On HD, the winter classic looked awesome; the puck was easily visible and the player movement well managed on screen. I don’t know if they were using CBC cameramen for the NBC feed, but the angles and the way they followed the action were stellar, and I felt that the sport showed itself off very well to someone who wasn’t sure what they were going to be seeing. That we had a damn good hockey game didn’t hurt, either.
Bringing Costas in to do some of the announcing was a good touch; maybe not something some fans liked — but he did a fine job of humanizing the game and helping to put it into a context non-fans could appreciate. That’s the sort of thing the NHL needs to do here: explain and showcase, don’t just cater to the choir, and I thought that was well done, but not in the cloying way that NBC does the Olympics, which I find difficult to watch (fortunately, we also have Canadian TV here, so we’ve always switched over to CBC. But I digress).
It was too bad Mike Emrick couldn’t make the call — but Dave Strader filled admirably.
I loved the site placement and design aspects they threw in; the place absolutely sparkled on TV, and the plane and copter shots really set the stadium off. Making sure the entire field was covered with snow was a genius move, it made Wrigley look like a diamond in the city. The faux-brick on the boards was awesome. The printed fake-ivy and fake-brick (with ads) worked for me, too, at least in part because it was there, but kept carefully in the background, like it should be.
Frank Pellico on the organ. Tony Esposito and Stan Makita. I could go on and on. Pretty much everything worked; I teared up listening to the organ during the star spangled banner — seriously.
I was just blown away. A+, dear NHL, and thanks. In two years, you’ve turned this into a real event, the kind of event that over time can really draw people into taking a closer look at the NHL. Now, the trick will be to sustain this without making it boring or screwing it up. So far, I see every indication they can…
Negatives and nits:
I thought the flash card sequences in the stands was a neat, somewhat retro hack and worked well. Laurie noted that it wasn’t a good idea to ask a bunch of Blackhawk fans to hold up cards to make a Red Wing logo, and where she was, as soon as people realized what the image was, cards started going airborne in a serious way and much rude commentary ensued.
the only thing I didn’t think worked was the singing in the third period. Nice try, but it just didn’t work. Laurie noted that in the stands, they couldn’t hear what was being sung, as soon as the singing started, everyone went off and sang the regular lyrics. But on TV, I thought it was a nice try, but missed. I would have much rather they used a hockey song like Stompin’ Tom or the Zamboni song rather than weakly rewording take me out to the ball game. But — points for trying, and if that’s the worst I can come up with, nobody at the NHL offices should lose much sleep.
Lots of people are saying the next logical place to go is Fenway. I agree — but not next year. Here’s my worry.

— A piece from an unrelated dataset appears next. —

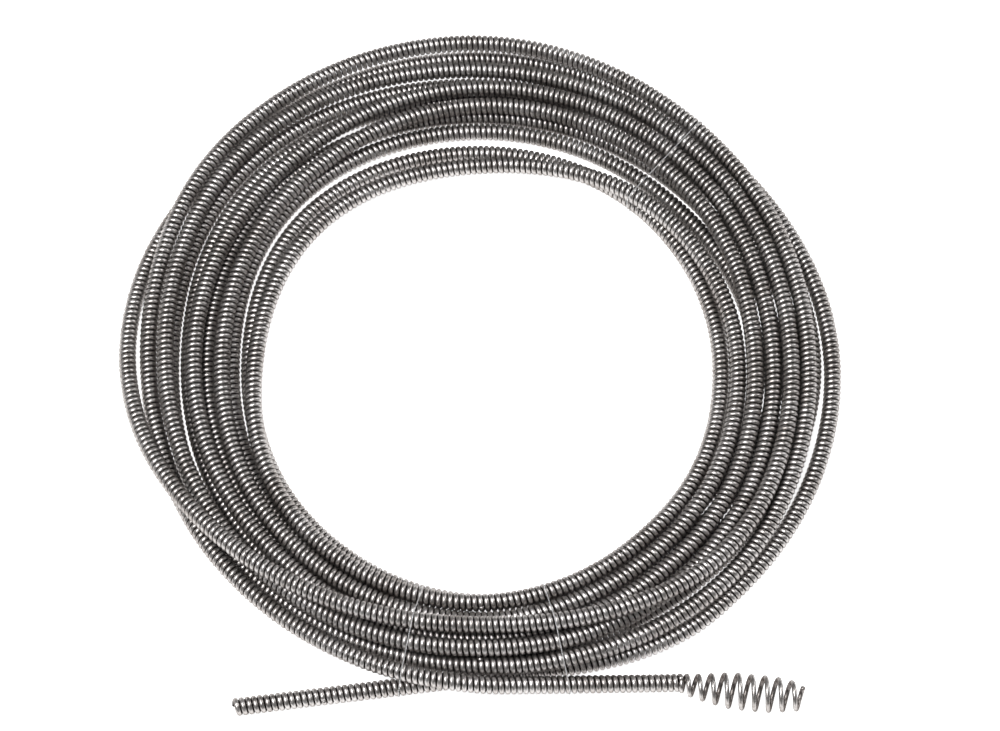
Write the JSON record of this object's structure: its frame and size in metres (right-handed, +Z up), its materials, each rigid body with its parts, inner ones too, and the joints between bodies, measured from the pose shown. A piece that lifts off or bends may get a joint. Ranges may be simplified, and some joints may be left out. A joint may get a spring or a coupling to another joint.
{
  "type": "drain auger",
  "caption": "Spring-wire drain cable in a flat tied coil, with a bulb of open windings on one end and a plain cut end.",
  "frame": {"origin": "centre of the bounding box's bottom face, on the ground under the middle of the coil", "axes": "+Z up out of the flat coil, +X towards the bulb's tip along the front edge, -Y towards the side where both free ends leave the coil"},
  "size_m": [0.2577, 0.2662, 0.0205],
  "materials": {
    "steel_turn_01": "bright drawn spring wire",
    "steel_turn_02": "bright drawn spring wire",
    "steel_turn_03": "bright drawn spring wire",
    "steel_turn_04": "bright drawn spring wire",
    "steel_turn_05": "bright drawn spring wire",
    "steel_turn_06": "bright drawn spring wire",
    "steel_turn_07": "bright drawn spring wire",
    "steel_turn_08": "bright drawn spring wire",
    "steel_turn_09": "bright drawn spring wire",
    "steel_turn_10": "bright drawn spring wire",
    "steel_turn_11": "bright drawn spring wire",
    "steel_lead_inner": "bright drawn spring wire",
    "steel_lead_outer": "bright drawn spring wire",
    "steel_bulb": "bright drawn spring wire",
    "steel_tail_inner": "bright drawn spring wire",
    "steel_tail_outer": "bright drawn spring wire",
    "nylon_1": "clear monofilament",
    "nylon_2": "clear monofilament",
    "nylon_3": "clear monofilament"
  },
  "bodies": {
    "coil": {"cable_turn_01": "steel_turn_01", "cable_turn_02": "steel_turn_02", "cable_turn_03": "steel_turn_03", "cable_turn_04": "steel_turn_04", "cable_turn_05": "steel_turn_05", "cable_turn_06": "steel_turn_06", "cable_turn_07": "steel_turn_07", "cable_turn_08": "steel_turn_08", "cable_turn_09": "steel_turn_09", "cable_turn_10": "steel_turn_10", "cable_turn_11": "steel_turn_11", "thread_tie_1": "nylon_1", "thread_tie_2": "nylon_2", "thread_tie_3": "nylon_3"},
    "lead_near": {"lead_inner": "steel_lead_inner"},
    "lead_far": {"lead_outer": "steel_lead_outer"},
    "bulb": {"bulb_auger": "steel_bulb"},
    "tail_near": {"tail_inner": "steel_tail_inner"},
    "tail_far": {"tail_outer": "steel_tail_outer"}
  },
  "joints": [
    {"name": "lead_swing", "type": "hinge", "parent": "coil", "child": "lead_near", "pos_m": [0.0464, -0.12205, 0.00491], "axis": [0, 0, 1], "range_deg": [-25, 3], "stiffness_Nm_per_rad": 0.6},
    {"name": "lead_lift", "type": "hinge", "parent": "lead_near", "child": "lead_far", "pos_m": [0.0574, -0.12158, 0.00404], "axis": [0.0386, -0.9993, 0], "range_deg": [0, 25], "stiffness_Nm_per_rad": 0.6},
    {"name": "bulb_bend", "type": "hinge", "parent": "lead_far", "child": "bulb", "pos_m": [0.0684, -0.12115, 0.00367], "axis": [0, 0, 1], "range_deg": [-12, 12], "stiffness_Nm_per_rad": 0.4},
    {"name": "tail_swing", "type": "hinge", "parent": "coil", "child": "tail_near", "pos_m": [-0.0456, -0.12511, 0.00367], "axis": [0, 0, 1], "range_deg": [-10, 25], "stiffness_Nm_per_rad": 0.6},
    {"name": "tail_lift", "type": "hinge", "parent": "tail_near", "child": "tail_far", "pos_m": [-0.0596, -0.12693, 0.00367], "axis": [-0.129, 0.9916, 0], "range_deg": [0, 25], "stiffness_Nm_per_rad": 0.6}
  ]
}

If you do two of these in successive years, Wrigley and Fenway, THEN WHAT? that’s setting a standard that once you get past those two stadiums will be really hard to sustain, much less top.
So my suggestion is to wait on Fenway. At some point down the road, Winter Classic may need a bit of a boost, once it settles into the habits of happening every year and people stop seeing it as new and special. I’d pencil in Fenway for the fifth anniversary event of Winter Classic — that’s something you could really market around.
Instead, I’d really like to see the NHL take this back to Canada next year, and use a Canadian venue every third year or so. Montreal in McGill stadium is an obvious one. My preference, though, would be —
It would be Winnipeg, in Blue Bomber Stadium. A game between the Coyotes and the Avalanche. That would create interesting stories on both sides of the border, and I think it’d be a hoot. Maybe I could scam a ticket to it for myself.
So year 3 in Winnipeg, year four in New york (new yankee stadium), year five in Boston (Fenway), year six in Montreal, and year 7 in Pennsylvania between Philly and the penguins.
wouldn’t it be fun to put ice back in Maple Leaf Gardens, just for one game? C’mon, NHL, think about it. And consider Camden yards in Baltimore. But thinking out more than a few years, so much can change, let’s just get through the next few years (Winnipeg, New York, Boston, Montreal) and then we’ll see. Honestly, that’s one hell of a lineup of venues, no?
I do think the NHL has a winner here, and not only that, a winner that they can build on and grow for a number of years before worrying about it getting stale.
Awesome event. Way to go, NHL! congrats.